校内でクラスターが発生し、独自大会の辞退が明らかになった日、県立岐阜商を指揮する鍛治舎巧に連絡を入れた。2017年夏の甲子園を最後に秀岳館(熊本)を離れ、翌年3月に母校である県岐商の監督に就任。入学から指導にあたった今年の3年生は、春の選抜、夏の選手権に続き、最後の岐阜大会まで奪われた。
新型コロナに翻弄された挙げ句、選抜出場校への救済措置として8月10日から開催される「甲子園高校野球交流試合」の出場さえ危うい──さぞ落胆しているだろうと思いきや、声色はいつものように甲高かった。
「交流試合は問題ないでしょう。高野連の規定では、独自大会も出場可能だったんですが、教育委員会と保健所が休校を決め、部活動も禁止となったことで、辞退せざるを得なかった。不可抗力ですから仕方ありません」
休校が続いていた4月、鍛治舎は部員の自宅などに足を運び、不足していたマスクや消毒液、うがい薬を配って回った。コロナ対策には細心の注意を払ってきた。

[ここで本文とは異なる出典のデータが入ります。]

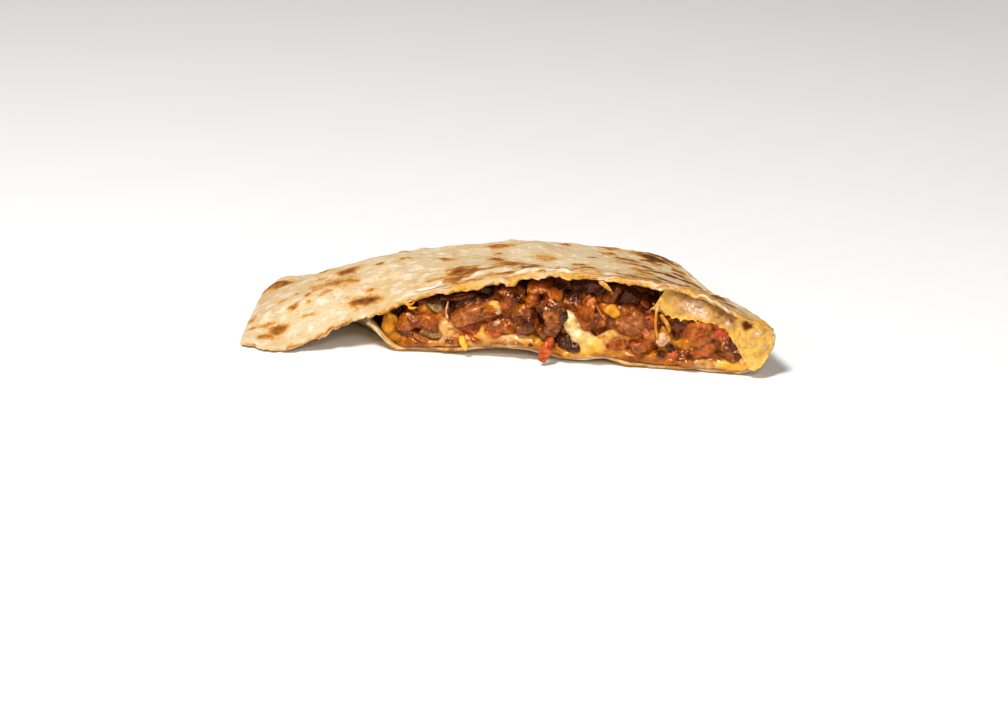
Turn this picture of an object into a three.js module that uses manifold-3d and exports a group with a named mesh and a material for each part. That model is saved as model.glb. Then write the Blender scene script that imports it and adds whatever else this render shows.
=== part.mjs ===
// A wedge of a filled, griddled flour tortilla: one thin sheet folded over at the right, its rims
// pressed together at the back, and cut open along the front, where the filling shows.
// Millimetres, +Z up, the cut faces -Y, and the origin is under the middle of the wedge's box.
import * as THREE from "three";
import { mergeVertices } from "three/addons/utils/BufferGeometryUtils.js";
import Module from "manifold-3d";

const wasm = await Module();
wasm.setup();

// ---------------------------------------------------------------- driving dimensions

const THICK = 1.8; // the tortilla
const HALF = THICK / 2;
const GAP = 0.35; // clearance between two nodes
const RIM_GAP = 0.5; // between the two rims at the back

// Plan of the wedge, before it is centred: the corners, and the cut edge's y for its x.
const LEFT_FRONT = [-98, -6];
const LEFT_BACK = [-106, 48];
const APEX = [14, 93];
const RIGHT = [64, 0.5];
const CUT_LINE = [
  [-98, -6], [-90, -8.6], [-83, -9.4], [-74, -6], [-64, -2.6], [-54, -0.8], [-40, 0], [64, 0.5],
];
const BACK_BULGE = 5; // how far the back rim bows out
const CORNER_PULL = [0.02, 0.1]; // how far the left and right back corners are rounded off, as a share
const CENTRE = [-20.15, 40.35]; // middle of the wedge's box, in plan

// Heights of the top sheet: along the cut, and the crown behind it.
const CUT_HEIGHTS = [
  [-98, 1.1], [-90, 1.15], [-83, 1.5], [-74, 5], [-64, 9], [-54, 12.8], [-44, 17.4], [-30, 20.4],
  [-19, 24], [-6, 27], [10, 26.4], [26, 25.8], [40, 23.6], [52, 19], [64, 14.6],
];
const CROWN = 21; // highest part of the crown
const CROWN_START = 30; // distance over which the crown rises from the left edge
const CROWN_FROM = 0.42; // share of the depth where the crown takes over from the cut's heights
const CROWN_BACK = 0.2; // share of its height that the crown loses towards the back
const FOLD_DROP = 0.6; // share of its height that the crown loses at the fold
const FOLD_REACH = 22; // distance over which it does
const RIPPLE = 0.7; // height of the top sheet's soft ripples
const SEAM = 4; // width of the pressed rim
const SEAM_RISE = 17; // distance over which the sheet rises from the rim
const FLOOR_LIFT = 3; // how far the bottom sheet curls off the table at the cut
const LIFT_DEPTH = 24; // how far back from the cut it does
const FOLD_NOSE = 0.86; // height of the fold's nose, as a share of the fold's height
const FOLD_ROUND = 0.3; // depth of its round above the nose, as such a share
const FOLD_UNDER = 0.9; // and below it

// The pocket's left wall: the bottom sheet curls up to the top one.
const WALL_FOOT = [0.295, 0.11]; // its foot as a share of the row, at the cut and at the back
const WALL_RUN = 8.5; // how far it leans to the left
const WALL_GAP = 0.75; // from its upper edge to the top sheet

// ---------------------------------------------------------------- small helpers

const range = (count) => Array.from({ length: count + 1 }, (_, i) => i / count);
const degrees = (d) => (d * Math.PI) / 180;
const clamp = (t) => Math.min(1, Math.max(0, t));
const lerp = (a, b, t) => a + (b - a) * t;
const smooth = (t) => clamp(t) ** 2 * (3 - 2 * clamp(t));
const bump = (x, middle, width) => Math.exp(-(((x - middle) / width) ** 2));

// The curve through the knots [[x, y], ...], smooth at each.
function profile(knots, x) {
  const last = knots.length - 1;
  const at = clamp((x - knots[0][0]) / (knots[last][0] - knots[0][0]));
  const xx = lerp(knots[0][0], knots[last][0], at);
  let i = 0;
  while (i < last - 1 && xx > knots[i + 1][0]) i += 1;
  const slope = (j) => {
    const a = knots[Math.max(0, j - 1)];
    const b = knots[Math.min(last, j + 1)];
    return (b[1] - a[1]) / (b[0] - a[0]);
  };
  const [x0, y0] = knots[i];
  const [x1, y1] = knots[i + 1];
  const w = x1 - x0;
  const t = (xx - x0) / w;
  return (
    (2 * t ** 3 - 3 * t ** 2 + 1) * y0 +
    (t ** 3 - 2 * t ** 2 + t) * w * slope(i) +
    (3 * t ** 2 - 2 * t ** 3) * y1 +
    (t ** 3 - t ** 2) * w * slope(i + 1)
  );
}

// ---------------------------------------------------------------- the folded sheet's middle surface
// a runs along a row, 0 at the left edge and 1 at the fold; v runs from 0 at the cut to 1 at the back.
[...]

「秋以降も、学校内で感染者が出たら、また辞退しなければならないのか。このままでは、自分のせいで野球部に大会を辞退させてしまったと、感染した生徒が心の傷を一生背負うことになる。教育上、絶対に良くない。高野連は文科省やスポーツ庁と協議を重ね、感染者が出た場合のガイドラインを示してほしい。来年再び春夏の甲子園がなくなったら、高校野球は廃れてしまいますよ」
75人の部員と、鍛治舎を含む7人の指導者は学校でPCR検査を受け、陽性者は皆無だった。